__Task to complete__: Reproduce, word for word, every line from the first one down to the line containing "return points", and nothing else.
▬▬▬▬▬▬
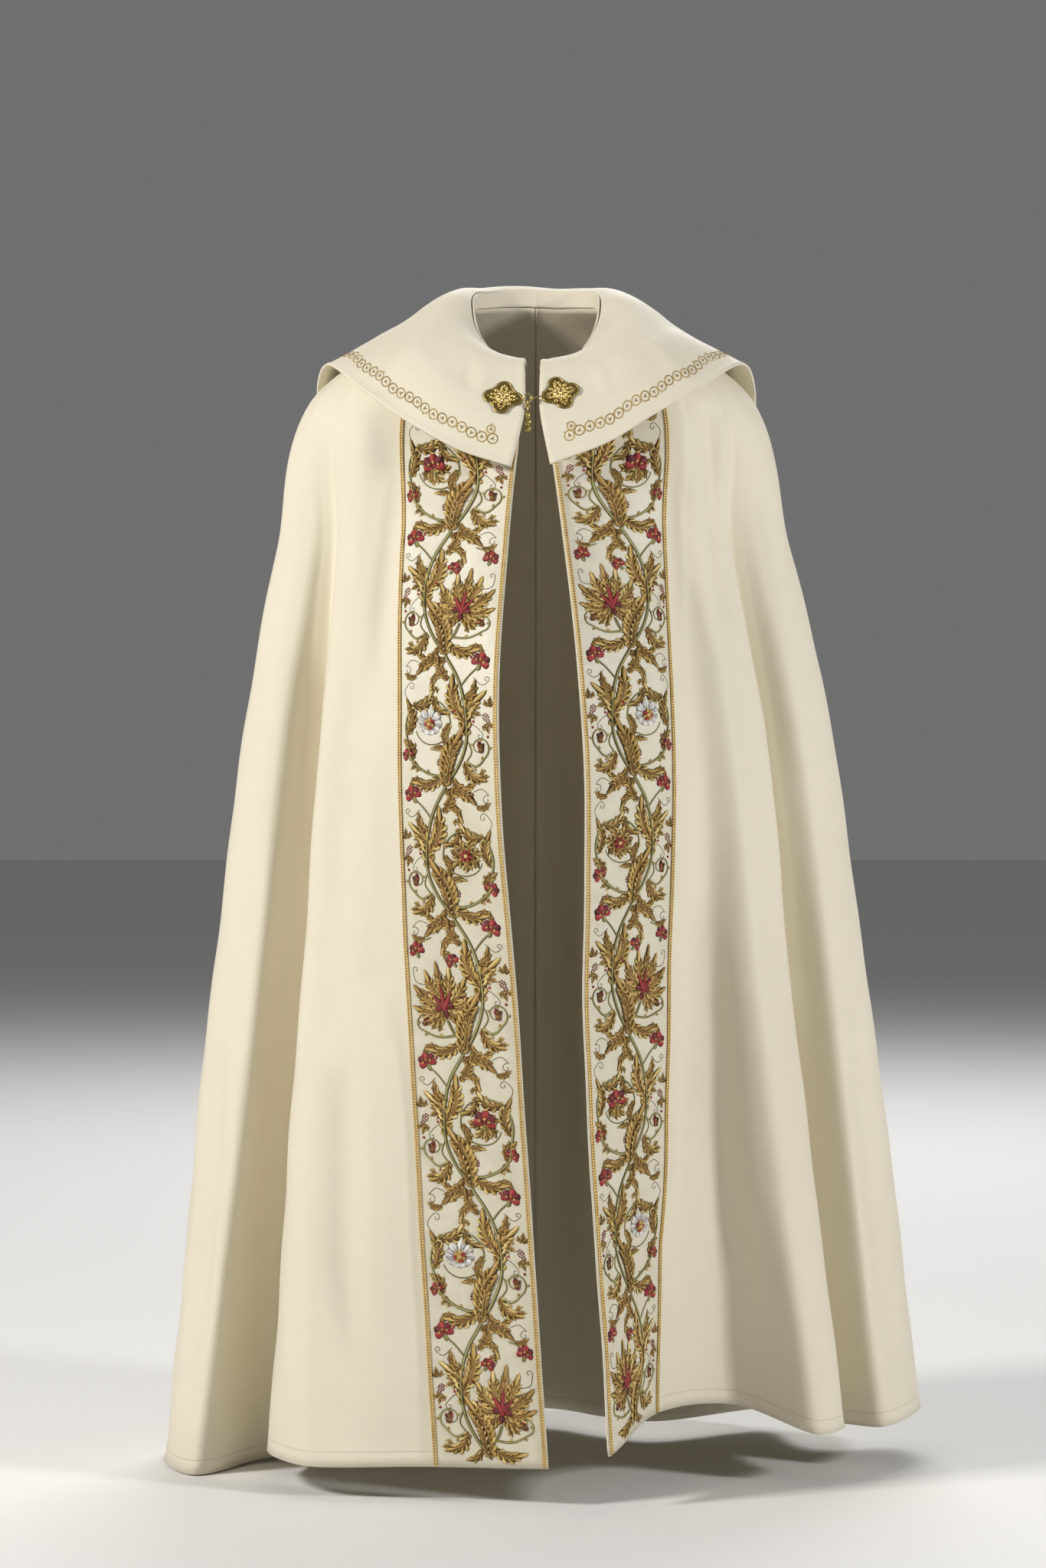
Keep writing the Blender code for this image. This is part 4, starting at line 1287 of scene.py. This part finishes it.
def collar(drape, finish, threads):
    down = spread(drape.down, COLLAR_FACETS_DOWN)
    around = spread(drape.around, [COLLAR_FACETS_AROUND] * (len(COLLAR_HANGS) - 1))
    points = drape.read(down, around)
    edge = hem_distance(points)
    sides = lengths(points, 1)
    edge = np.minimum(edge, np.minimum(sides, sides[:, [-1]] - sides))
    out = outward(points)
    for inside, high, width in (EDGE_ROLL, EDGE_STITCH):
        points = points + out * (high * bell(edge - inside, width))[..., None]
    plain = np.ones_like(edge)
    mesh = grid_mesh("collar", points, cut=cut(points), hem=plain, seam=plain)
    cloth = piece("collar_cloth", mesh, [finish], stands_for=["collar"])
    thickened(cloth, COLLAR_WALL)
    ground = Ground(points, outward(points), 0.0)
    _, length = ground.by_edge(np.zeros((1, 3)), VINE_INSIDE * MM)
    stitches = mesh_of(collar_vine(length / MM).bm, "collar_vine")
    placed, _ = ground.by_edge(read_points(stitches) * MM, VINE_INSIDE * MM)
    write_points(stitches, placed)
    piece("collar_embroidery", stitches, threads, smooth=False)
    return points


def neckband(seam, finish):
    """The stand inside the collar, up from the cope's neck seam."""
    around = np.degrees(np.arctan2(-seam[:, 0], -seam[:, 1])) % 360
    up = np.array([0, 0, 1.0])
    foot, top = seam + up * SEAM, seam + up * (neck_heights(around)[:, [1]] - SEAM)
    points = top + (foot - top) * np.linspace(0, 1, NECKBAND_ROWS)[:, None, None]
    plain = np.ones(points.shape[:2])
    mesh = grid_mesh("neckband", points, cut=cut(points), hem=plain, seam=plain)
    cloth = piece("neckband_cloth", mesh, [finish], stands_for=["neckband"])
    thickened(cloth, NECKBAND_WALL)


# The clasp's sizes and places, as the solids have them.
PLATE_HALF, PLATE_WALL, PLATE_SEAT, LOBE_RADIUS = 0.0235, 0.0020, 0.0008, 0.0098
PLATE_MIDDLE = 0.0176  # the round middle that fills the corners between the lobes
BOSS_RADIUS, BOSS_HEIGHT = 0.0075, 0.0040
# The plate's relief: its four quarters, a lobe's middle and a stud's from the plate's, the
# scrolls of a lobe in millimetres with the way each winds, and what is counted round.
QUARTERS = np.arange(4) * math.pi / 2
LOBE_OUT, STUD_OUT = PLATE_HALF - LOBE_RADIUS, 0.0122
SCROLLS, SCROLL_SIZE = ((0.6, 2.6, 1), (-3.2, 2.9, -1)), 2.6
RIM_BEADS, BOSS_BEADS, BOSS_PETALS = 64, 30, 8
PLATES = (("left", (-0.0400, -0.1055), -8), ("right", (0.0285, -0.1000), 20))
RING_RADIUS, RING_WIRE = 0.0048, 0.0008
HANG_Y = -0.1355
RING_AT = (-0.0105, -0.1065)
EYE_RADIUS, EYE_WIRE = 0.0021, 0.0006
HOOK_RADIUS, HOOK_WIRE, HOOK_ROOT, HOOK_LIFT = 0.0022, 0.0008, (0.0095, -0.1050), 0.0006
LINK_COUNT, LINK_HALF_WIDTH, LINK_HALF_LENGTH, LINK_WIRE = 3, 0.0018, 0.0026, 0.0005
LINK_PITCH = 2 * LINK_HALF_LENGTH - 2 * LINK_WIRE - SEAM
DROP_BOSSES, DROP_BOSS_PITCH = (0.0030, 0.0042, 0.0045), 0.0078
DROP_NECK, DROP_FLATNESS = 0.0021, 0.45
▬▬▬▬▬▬
__Answer to this problem__:
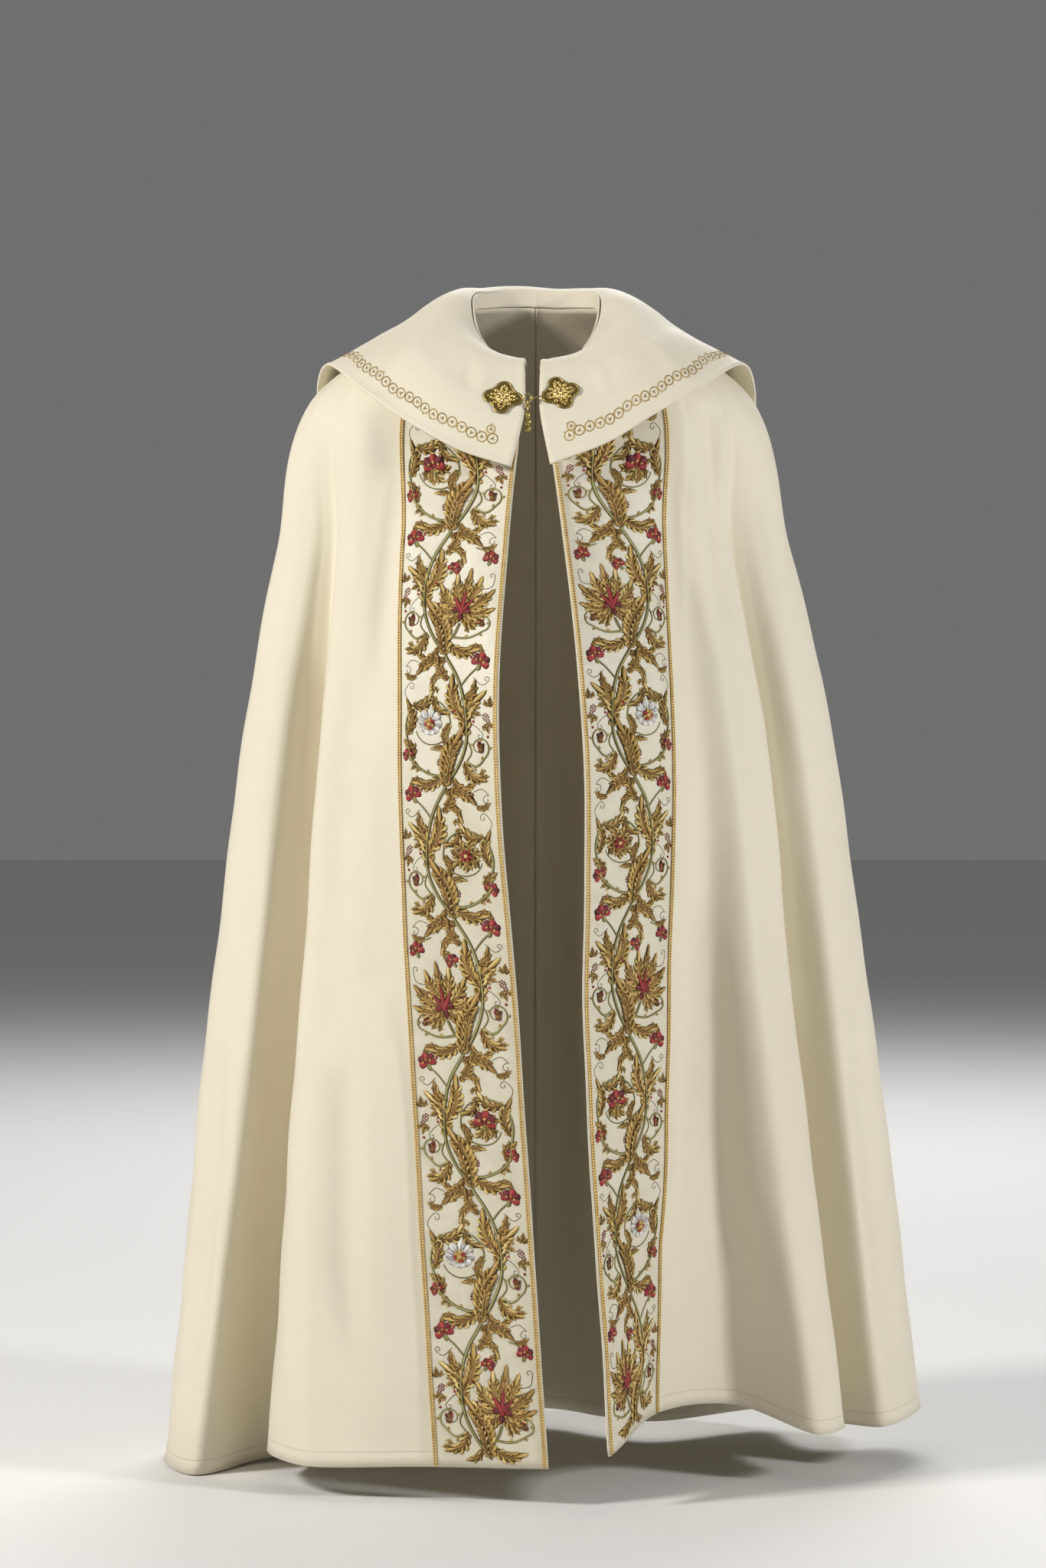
Keep writing the Blender code for this image. This is part 4, starting at line 1287 of scene.py. This part finishes it.
def collar(drape, finish, threads):
    down = spread(drape.down, COLLAR_FACETS_DOWN)
    around = spread(drape.around, [COLLAR_FACETS_AROUND] * (len(COLLAR_HANGS) - 1))
    points = drape.read(down, around)
    edge = hem_distance(points)
    sides = lengths(points, 1)
    edge = np.minimum(edge, np.minimum(sides, sides[:, [-1]] - sides))
    out = outward(points)
    for inside, high, width in (EDGE_ROLL, EDGE_STITCH):
        points = points + out * (high * bell(edge - inside, width))[..., None]
    plain = np.ones_like(edge)
    mesh = grid_mesh("collar", points, cut=cut(points), hem=plain, seam=plain)
    cloth = piece("collar_cloth", mesh, [finish], stands_for=["collar"])
    thickened(cloth, COLLAR_WALL)
    ground = Ground(points, outward(points), 0.0)
    _, length = ground.by_edge(np.zeros((1, 3)), VINE_INSIDE * MM)
    stitches = mesh_of(collar_vine(length / MM).bm, "collar_vine")
    placed, _ = ground.by_edge(read_points(stitches) * MM, VINE_INSIDE * MM)
    write_points(stitches, placed)
    piece("collar_embroidery", stitches, threads, smooth=False)
    return points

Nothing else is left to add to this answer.